### DATASET EXTRACT
=====
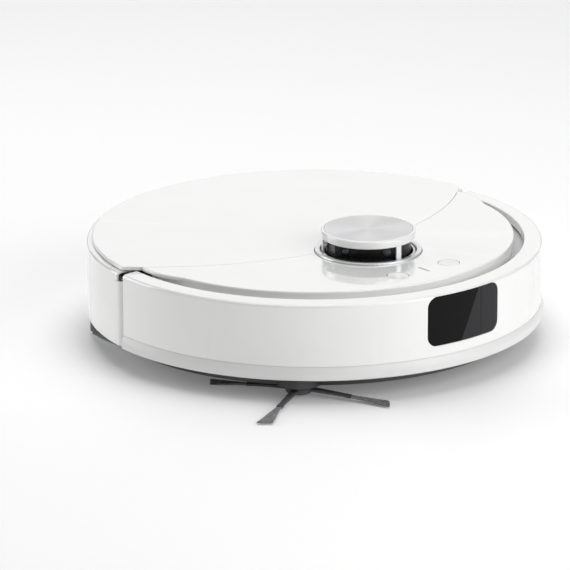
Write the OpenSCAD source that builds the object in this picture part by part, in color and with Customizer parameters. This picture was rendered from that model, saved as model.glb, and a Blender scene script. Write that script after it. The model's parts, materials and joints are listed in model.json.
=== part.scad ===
// Round robot vacuum with a mop module: casing, turret, drive, brushes, dust box and battery.
// Millimetres. Front is -Y, up is +Z, and the floor is z = 0 under the body's centre.

/* [Body] */
// Radius of the bumper and rear wall
body_r = 173.5; // [172:0.5:176]
// Height of the lid's top face
deck_z = 79.6; // [79:0.1:81]
// Thickness of the lid and of the front panel
deck_t = 2.6; // [2:0.1:3]
// Wall thickness of the bumper and rear shell
wall_t = 2; // [1.6:0.1:2.2]
// Travel of the bumper
bumper_travel = 2.5; // [1.5:0.1:2.5]

/* [Lid] */
// Radius of the lid's outer edge
lid_r = 169; // [167:0.5:169]
// Radius of the curved seam in front of the lid
seam_r = 238; // [236:0.5:240]
// Height of the lid's hinge axis
hinge_z = 74.4; // [74:0.1:74.6]

/* [Turret] */
// Distance of the turret's axis in front of the centre
turret_y = 63.3; // [62:0.1:65]
// Radius of the turret's cap
cap_r = 35.7; // [35:0.1:36]
// Height of the turret's top
cap_z = 96.6; // [96:0.1:98]

/* [Drive] */
// Radius of the drive wheels
wheel_r = 32; // [31:0.5:32]
// Width of the tyres
tyre_w = 19; // [17:0.5:19]
// Radius of the front caster wheel
caster_r = 13; // [12:0.5:13]

/* [Brushes] */
// Radius of the main roller over its blades
roller_r = 20; // [18:0.5:20]
// Number of blades on the main roller
blades = 6; // [4:1:8]
// Length of a side brush arm from its axis
arm_reach = 73; // [66:1:73]
// Number of side brush arms
arms = 4; // [3:1:6]

/* [Hidden] */
$fn = 96;

// Casing
rim_z = deck_z - 2.95;
rim_r = 159.6;
rim_drop_z = 70.6;
seam_z = 29.2;
lip_z = 18.8;
lip_r = body_r + 2;
inner_r = body_r - wall_t;
bumper_end_y = 13.5;
shell_start_y = 22.5;
nose_r = 7;
nose_y = 21.5;
seam_y = 190.3;
seam_gap = 0.25;
panel_r = 152;
turret_gap = 0.5;

// Chassis and frame
tub_r = inner_r - bumper_travel - 0.6;
floor_z = 10;
floor_t = 2.6;
tray_z = 68.5;
tray_t = 2.5;
tub_top_z = 32;
well_x0 = 82;
well_x1 = 126.5;
well_y0 = -50;
well_y1 = 41;
well_wall = 2;

// Lid hinge
hinge_y = 166;
notch_x = 40;
notch_y = 156.8;
pin_r = 1.25;
knuckle_r = 2.4;

// Turret
collar_r = 40.3;
collar_top_z = 81.2;
rotor_r = 32;
post_inner_r = rotor_r + 1.6;
rotor_z0 = 79.2;
rotor_z1 = 90;
post_z = 90.6;
rotor_pulley_r = 22;
motor_pulley_r = 5;
belt_z = 73.2;
belt_h = 2.4;
belt_t = 1.2;
belt_gap = 0.2;
axle_r = 6;
belt_reach = 44;
belt_angle = -30;
lens_small_r = 3.4;
lens_big_r = 4;
lens_spread = 15.5;
lens_turn = -135;
lens_face = 22;
motor_x = belt_reach * cos(belt_angle);
motor_y = -turret_y + belt_reach * sin(belt_angle);

// Buttons and light
button_r = 8;
button_x = 25;
button_y = -126;
button_gap = 0.35;
light_l = 12;
light_w = 2;

// Front window
window_w = 68;
window_z0 = 37.2;
window_z1 = 74.6;
window_corner = 8;
window_gap = 0.3;

// Drive units
wheel_y = 5;
tyre_x = 103.5;
arm_x0 = 84;
arm_x1 = 98;
pivot_y = -38;
pivot_z = 42;
pivot_pin_r = 3;
shaft_r = 3;
fit_gap = 0.05;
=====
### GOAL OF THE EXERCISE
Starting at the first line of the material above, reproduce each line exactly up to and including the line with "caster_r = 13; // [12:0.5:13]".

### FINAL RESULT
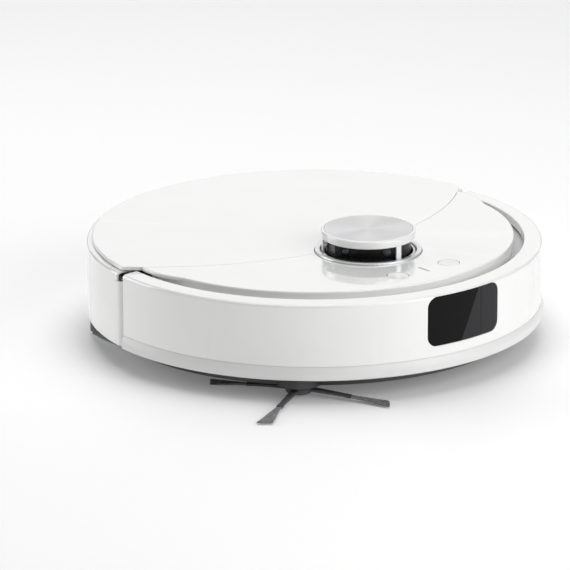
Write the OpenSCAD source that builds the object in this picture part by part, in color and with Customizer parameters. This picture was rendered from that model, saved as model.glb, and a Blender scene script. Write that script after it. The model's parts, materials and joints are listed in model.json.
=== part.scad ===
// Round robot vacuum with a mop module: casing, turret, drive, brushes, dust box and battery.
// Millimetres. Front is -Y, up is +Z, and the floor is z = 0 under the body's centre.

/* [Body] */
// Radius of the bumper and rear wall
body_r = 173.5; // [172:0.5:176]
// Height of the lid's top face
deck_z = 79.6; // [79:0.1:81]
// Thickness of the lid and of the front panel
deck_t = 2.6; // [2:0.1:3]
// Wall thickness of the bumper and rear shell
wall_t = 2; // [1.6:0.1:2.2]
// Travel of the bumper
bumper_travel = 2.5; // [1.5:0.1:2.5]

/* [Lid] */
// Radius of the lid's outer edge
lid_r = 169; // [167:0.5:169]
// Radius of the curved seam in front of the lid
seam_r = 238; // [236:0.5:240]
// Height of the lid's hinge axis
hinge_z = 74.4; // [74:0.1:74.6]

/* [Turret] */
// Distance of the turret's axis in front of the centre
turret_y = 63.3; // [62:0.1:65]
// Radius of the turret's cap
cap_r = 35.7; // [35:0.1:36]
// Height of the turret's top
cap_z = 96.6; // [96:0.1:98]

/* [Drive] */
// Radius of the drive wheels
wheel_r = 32; // [31:0.5:32]
// Width of the tyres
tyre_w = 19; // [17:0.5:19]
// Radius of the front caster wheel
caster_r = 13; // [12:0.5:13]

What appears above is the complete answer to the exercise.